Le château de cartes s’écroule. Incapables de répondre aux appels de marge, les Hunt doivent emprunter toujours plus, tandis que le prix de l’argent chute. Le 27 mars 1980, lors du Silver Thursday, l’once tombe à 10,80 dollars. Des centaines de spéculateurs sont ruinés.

Les Hunt menacent d’entraîner avec eux plusieurs grandes banques. Pour éviter un effondrement systémique, un prêt d’urgence historique est négocié, leur permettant d’éviter une faillite immédiate, au prix d’une liquidation complète de leurs positions et de l’hypothèque de leurs actifs.

Chute, procès et héritage

Les frères Hunt dénoncent une conspiration et un changement arbitraire des règles du jeu. Mais la justice américaine tranche : leur stratégie constitue une manipulation de marché. En 1988, ils sont condamnés. Leur empire financier est brisé, aggravé encore par la chute des prix du pétrole au début des années 1980.

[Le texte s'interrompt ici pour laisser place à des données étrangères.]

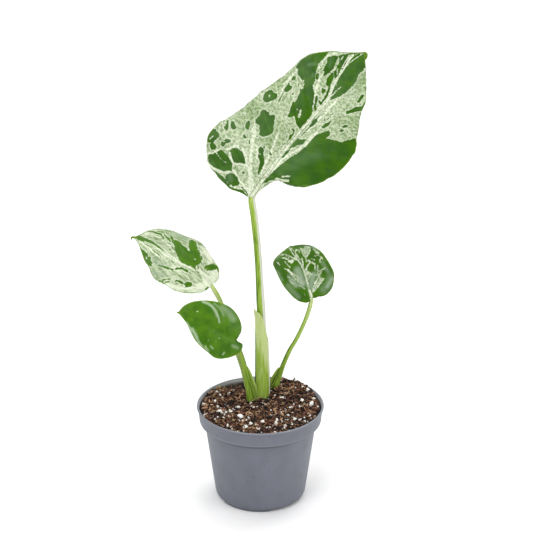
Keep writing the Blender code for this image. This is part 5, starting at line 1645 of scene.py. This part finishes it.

La ruine est relative : la famille Hunt conserve des actifs pétroliers, et William Herbert retrouvera même, des décennies plus tard, une immense fortune. Mais l’épisode du corner de l’argent reste un cas d’école.

L’affaire Hunt, une leçon intemporelle

L’affaire Hunt illustre les dangers de la spéculation excessive, de l’effet de levier et de la croyance qu’un marché peut être dominé durablement par quelques acteurs, même immensément riches. Elle rappelle aussi une vérité fondamentale : lorsque les intérêts privés menacent la stabilité du système financier, les autorités finissent toujours par intervenir.

Comme le résumera plus tard William Herbert Hunt avec une lucidité tardive :

« Tout le monde a de la chance un jour… et pas le lendemain. »

Le Silver Thursday demeure ainsi l’un des symboles les plus éclatants de l’hubris financier et de ses conséquences.